For an example of that, the first monster here is the 4-page Living Brain, which is a creation of the Frankenstein-type doctor; for another example, there's a mechanical golem (essentially a robot) that uses the brain of someone who used to be a ranger (and so now is cursed because nothing living likes being around a robot). Now, this being TSR, they are not above raiding folklore (so here's a woman whose head is held on by a ribbon) or their own books (so here's the mummy villain from Touch of Death or the weretiger villain of Web of Illusion).

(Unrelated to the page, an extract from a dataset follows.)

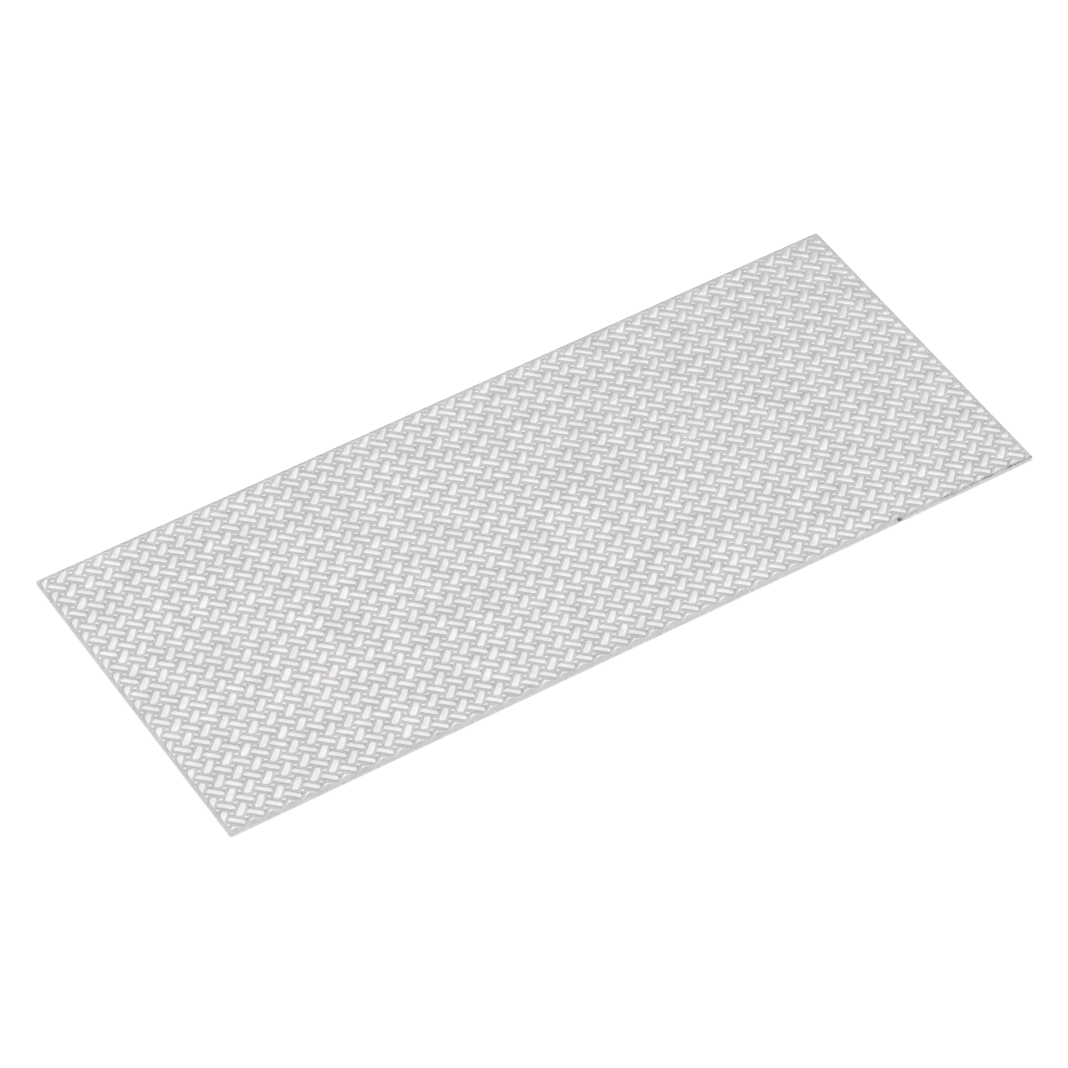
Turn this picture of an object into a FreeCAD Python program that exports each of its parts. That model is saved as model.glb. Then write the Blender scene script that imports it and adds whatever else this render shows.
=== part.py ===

Now, as with all monster books, there's some hits and misses here, but what I really love about this book is how it takes very seriously the idea of "monster as personality" and gives a template for how to do that with your own adventures. (It also rightly notes that Ravenloft adventures have a tendency "to focus only on the lords of the various domains," and how limiting that is -- and while I think the author probably meant that in general, I like to imagine also that it's a little dig at so many of the adventures that got published.)
(Also of historical note: the intro points out that GE has a computer network -- called GEnie -- and they have set up a place called the Red Dragon Inn for people to discuss D&D. GEnie was sold off by GE in '96 and shuttered in '99, but it's interesting seeing the first forays of RPG companies into the web.)